When I left Centel, I vowed to never again wear the hideous brown suit and I have kept that vow.

I Meet The Champ

I Meet The Champ
The summer of 1965, my 16th year, a friend of my parents had snared me the exotic job of car hiker for Z Frank Chevrolet in Chicago. Every workday Mr. Burr picked me up on Blodgett Street in Clarendon Hills and drove me to a six-story garage on Federal Street on the south edge of the loop where Z Frank Chevrolet had leased some space. My singular duty was to shuttle (hike) rental cars from one Z Frank rental spot to the next.
One morning while shooting the breeze with some fellow hikers, a white convertible Cadillac with red leather upholstery pulled into our garage on South Federal Street. Moments before we had been tipped that The Champ was coming and here he was. Hardy, a short dude with a limp, the head car hiker, instructed all of us to not call him Cassius Clay. His name is now Ali.

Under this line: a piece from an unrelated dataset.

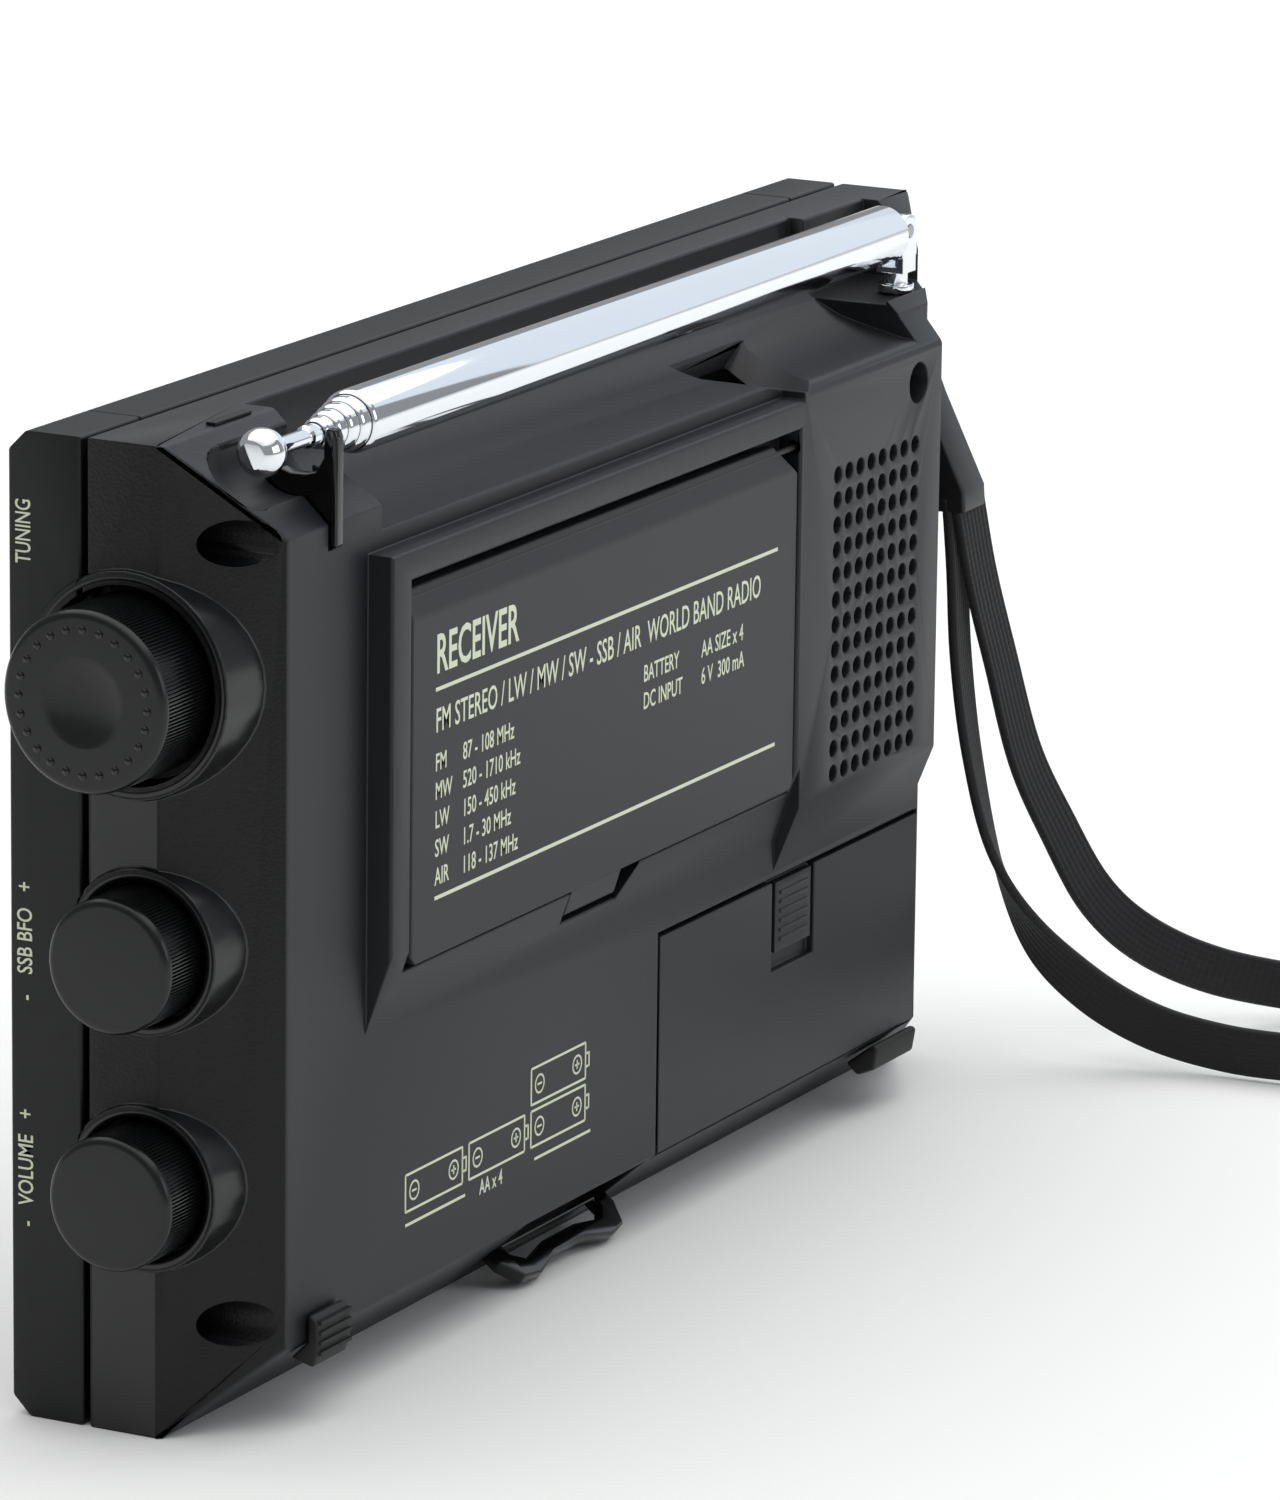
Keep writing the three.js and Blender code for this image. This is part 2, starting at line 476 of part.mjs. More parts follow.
function buildInside() {
  const grilleDisc = rodY(-16.4, -15.2, SPEAKER.x, SPEAKER.z, SPEAKER.r - 0.3, 40);
  const rings = [];
  for (let ring = 1; ring <= 4; ring++) {
    const count = ring * 6;
    for (let i = 0; i < count; i++) {
      const a = i / count * 2 * Math.PI;
      rings.push(rodY(-18, -14, SPEAKER.x + ring * 7.2 * Math.cos(a), SPEAKER.z + ring * 7.2 * Math.sin(a), 2, 6));
    }
  }
  piece("speaker_grille", grilleDisc.subtract(join(rings)), DARK, 0.6);
  const basket = rodY(-13.9, -12.6, SPEAKER.x, SPEAKER.z, 33, 32).subtract(rodY(-15, -10, SPEAKER.x, SPEAKER.z, 29.5, 32));
  const bowl = new THREE.CylinderGeometry(13, 29.8, 7, 32);
  bowl.translate(SPEAKER.x, -9.2, SPEAKER.z);
  const bowlIn = new THREE.CylinderGeometry(12, 28.8, 7.4, 32);
  bowlIn.translate(SPEAKER.x, -9.4, SPEAKER.z);
  const frame = basket.add(manifold(bowl).subtract(manifold(bowlIn)));
  piece("speaker_basket", frame.add(rodY(-6.4, -5.7, SPEAKER.x, SPEAKER.z, 14, 32)), STEEL, 0.5, 1);
  piece("speaker_magnet", rodY(-5.6, 1.4, SPEAKER.x, SPEAKER.z, 15, 32), 0x3a3a3c, 0.7);
  const cone = new THREE.CylinderGeometry(6, 28, 4.6, 24);
  cone.translate(SPEAKER.x, -10.6, SPEAKER.z);
  const coneIn = new THREE.CylinderGeometry(5.4, 27.4, 4.8, 24);
  coneIn.translate(SPEAKER.x, -11, SPEAKER.z);
  piece("speaker_cone", manifold(cone).subtract(manifold(coneIn)), DARK, 0.9);
  piece("display_window", prismY(roundRect(1.2, 76.8, 73.2, 104.8, 2.8), -16.4, -14.9), 0x20262a, 0.05);
  piece("lcd_module", box(3, 75, -13.9, -9.8, 74.6, 101.4), 0x9aa890, 0.3);
  piece("main_board", box(-24, 73, -5.6, -4, 41, 101), BOARD, 0.6);
  piece("ferrite_rod", rodX(-60, 56, -8.4, 107, 4, 4, 20), 0x4a4540, 0.7);
  let pad = box(-0.5, 41.5, -13.9, -12.6, 17, 60);
  for (const x of PAD_X) {
    for (const z of PAD_Z) {
      pad = pad.add(prismY(roundRect(x - 5, x + 5, z - 3.3, z + 3.3, 1.6), -17.1, -13.2));
    }
  }
  piece("number_pad", pad, 0x3a3b40, 0.8);
  for (const [name, x, z] of KEY_SPOTS) {
    const cap = prismY(roundRect(x - 6, x + 6, z - 3.5, z + 3.5, 1.6), -17.3, -13.2);
    const flange = prismY(roundRect(x - 7, x + 7, z - 4.5, z + 4.5, 1.6), -13.9, -13);
    piece(name, cap.add(flange), 0x55575c, 0.6);
  }
  piece("headphone_jack", rodX(-93.3, -80, -10.4, 62, 3, 3, 24).add(box(-90, -79, -14, -6.9, 58, 66)).subtract(
    rodX(-99, -82, -10.4, 62, 1.8, 1.8, 24)), DARK, 0.5);
  piece("power_jack", rodX(-93.3, -82, -10.4, 47, 3.2, 3.2, 24).add(box(-90, -79, -14, -6.9, 43, 51)).subtract(
    rodX(-99, -82, -10.4, 47, 2.6, 2.6, 24)), DARK, 0.5);
  piece("gain_switch", box(-94.6, -88.5, -11.9, -8.9, 74.2, 77.6).add(box(-91.1, -89.8, -13.4, -7.4, 73.4, 78.6)),
    DARK, 0.5);
}

function screw(name, x, z, y0) {
  const shank = rodY(-6.2, y0, x, z, 1.2, 16);
  const head = rodY(y0 - 0.1, y0 + 1.5, x, z, 2.3, 24);
  const cross = join([box(x - 1.3, x + 1.3, y0 + 0.8, y0 + 3, z - 0.3, z + 0.3),
    box(x - 0.3, x + 0.3, y0 + 0.8, y0 + 3, z - 1.3, z + 1.3)]);
  piece(name, shank.add(head).subtract(cross), STEEL, 0.35, 1);
}

// ---- wrist strap ----

function buildStrap() {
  const route = [
    [-92.5, 10.9, 72.6], [-92.8, 11.6, 66], [-93, 12.3, 54], [-93.5, 14, 41], [-94.5, 17, 28], [-96.5, 22, 17.5],
    [-99, 28.5, 10], [-101.5, 36.5, 5], [-103, 46, 2.6], [-104, 56, 2.1], [-106.5, 70, 2.1], [-112, 80.5, 2.1],
    [-120.5, 84.5, 2.1], [-129, 80.5, 2.1], [-134, 70, 2.1], [-136, 57, 2.3], [-133, 44.5, 3.4], [-124, 35.5, 7.5],
    [-116, 29, 13], [-110, 24.5, 20], [-105, 21, 30], [-101, 18, 40], [-98.6, 15.3, 53], [-95.2, 13.8, 64.5],
    [-92.5, 12.9, 72.6],
  ].map((p) => new THREE.Vector3(...p));
  const line = new THREE.CatmullRomCurve3(route, false, "centripetal");
  const shape = new THREE.Shape();
  shape.absarc(0, 0, STRAP_R, 0, 2 * Math.PI, false);
  const tube = new THREE.ExtrudeGeometry(shape, {
    steps: 64, bevelEnabled: false, extrudePath: line, curveSegments: 4,
  });
  piece("wrist_strap", manifold(tube), 0x1d1d20, 0.95);
  const crimp = prismX([
    [4.4, 91.4], [6.6, 91.8], [8.2, 88], [13.9, 76.5], [14.1, 73.6], [9.6, 73.4], [8.6, 78], [6.4, 84],
  ], -95.9, -89.4);
  piece("strap_crimp", crimp, 0x202024, 0.9);
}

buildFront();
buildBack();
buildFeetAndBail();
buildControls();
buildKickstand();
buildBattery();
buildAntenna();
buildInside();
screw("case_screw_top", 88.4, 102.9, 0.5);
screw("case_screw_bottom", 88.4, 13.3, 0.5);
screw("case_screw_far", -67.4, 94.9, 4);
buildStrap();

export default group;
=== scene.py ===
# %% [markdown]
# # A portable world-band receiver, seen from behind
#
# The real object is a charcoal ABS case in two halves. Three knobs sit on one end, a chromed
# telescopic antenna lies in a groove along the top, and a wrist strap hangs from the other end.
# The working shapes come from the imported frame, so this script adds only what makes them look
# real: round edges, knurls, webbing, print, finishes and light.

# %% Load the frame
import math
import bmesh
import bpy
from mathutils import Matrix, Vector


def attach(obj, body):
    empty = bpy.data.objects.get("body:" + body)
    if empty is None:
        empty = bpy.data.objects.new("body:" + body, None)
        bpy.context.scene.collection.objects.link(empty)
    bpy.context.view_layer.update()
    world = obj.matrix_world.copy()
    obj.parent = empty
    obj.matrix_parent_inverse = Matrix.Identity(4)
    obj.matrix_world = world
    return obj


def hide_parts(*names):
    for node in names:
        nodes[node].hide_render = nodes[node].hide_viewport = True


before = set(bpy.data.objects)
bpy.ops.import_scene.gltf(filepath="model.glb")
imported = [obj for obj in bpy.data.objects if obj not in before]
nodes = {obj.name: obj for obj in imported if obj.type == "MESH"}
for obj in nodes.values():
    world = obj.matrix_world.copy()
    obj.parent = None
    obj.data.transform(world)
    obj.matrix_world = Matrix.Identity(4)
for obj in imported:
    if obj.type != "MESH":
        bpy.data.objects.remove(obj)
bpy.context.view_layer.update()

# %% [markdown]
# ## Camera
# A long lens flattens the case, as in a product picture taken from a metre away. The camera is
# placed by a point and three directions, which says exactly how it is turned: forward, and a
# small roll about it.

# %% Place the camera
YAW, PITCH, ROLL = (math.radians(v) for v in (27.41, 13.75, 0.72))
forward = Vector((-math.cos(YAW) * math.cos(PITCH), -math.sin(YAW) * math.cos(PITCH), -math.sin(PITCH)))
level_right = forward.cross(Vector((0, 0, 1))).normalized()
level_up = level_right.cross(forward)
right = math.cos(ROLL) * level_right + math.sin(ROLL) * level_up
up = math.cos(ROLL) * level_up - math.sin(ROLL) * level_right
camera = bpy.data.objects.new("camera", bpy.data.cameras.new("camera"))
bpy.context.scene.collection.objects.link(camera)
turn = Matrix((right, up, -forward)).transposed().to_4x4()
camera.matrix_world = Matrix.Translation((0.899121, 0.480394, 0.309282)) @ turn
camera.data.lens = 209.6
camera.data.sensor_width = 36
camera.data.clip_start = 0.05
bpy.context.scene.camera = camera
print("camera at", [round(v, 3) for v in camera.location], "lens", camera.data.lens)

# %% [markdown]
# ## Colours and finishes
# Every finish starts from the real material. ABS is a tough plastic, and its sheen depends on
# the mould: a spark-eroded mould leaves a fine matte grain and a polished one a soft gloss.
# Colours are written as the hex values that a screen shows, and one function makes them linear.

# %% Helpers for materials
def colour(hex_value):
    """An sRGB hex colour as linear RGBA."""
    parts = [int(hex_value[i:i + 2], 16) / 255 for i in (1, 3, 5)]
    line = [c / 12.92 if c <= 0.04045 else ((c + 0.055) / 1.055) ** 2.4 for c in parts]
    return (*line, 1.0)


def add_node(tree, kind, links=None, **settings):
    """Adds a node, sets its properties or sockets by name, and links other sockets into it."""
    made = tree.nodes.new(kind)
    for key, value in settings.items():
        socket = made.inputs.get(key.replace("_", " "))
        if socket is not None and not hasattr(made, key):
            socket.default_value = value
        else:
            setattr(made, key, value)
    for key, source in (links or {}).items():
        tree.links.new(source, made.inputs[key])
    return made


def new_material(name, base, roughness, metallic=0.0, gloss=0.5):
    """A principled material with one base colour; gloss is how strongly its surface mirrors."""
    made = bpy.data.materials.new(name)
    made.use_nodes = True
    shader = made.node_tree.nodes["Principled BSDF"]
    shader.inputs["Base Color"].default_value = colour(base)
    shader.inputs["Roughness"].default_value = roughness
    shader.inputs["Metallic"].default_value = metallic
    shader.inputs["Specular IOR Level"].default_value = gloss
    return made, made.node_tree, shader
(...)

With great controversy, Cassius Clay had recently changed his “slave name” to Muhammad Ali, a Black Muslim name. The name change didn’t bother me. He had just beaten badass Sonny Listen for the second time a couple months prior, this time by a knockout in the first round, another controversy. I thought he was impossibly cool. As the big white Caddy convertible whooshed into the garage, the five or six of us car hikers gathered around. Ali sat alone in the middle of the back seat with both arms spread out on the red leather seat backs. A driver and a bodyguard—sure looked like Black Muslims to me—sat in the front seat. Ali looked extremely relaxed when he got out of the Cadillac. He was all business but gracious and rather soft-spoken, quite different than his public persona. We all briefly crammed into the tiny garage office and he shook everybody’s hand. Not a crushing handshake. Just a regular shake.
For a second I looked into the eyes of the most famous person on earth.
And that was it. I have no idea where he was going or why he parked his car at our garage but I had met the Champ. It never occurred to me to get his autograph. Who had a camera handy in 1965?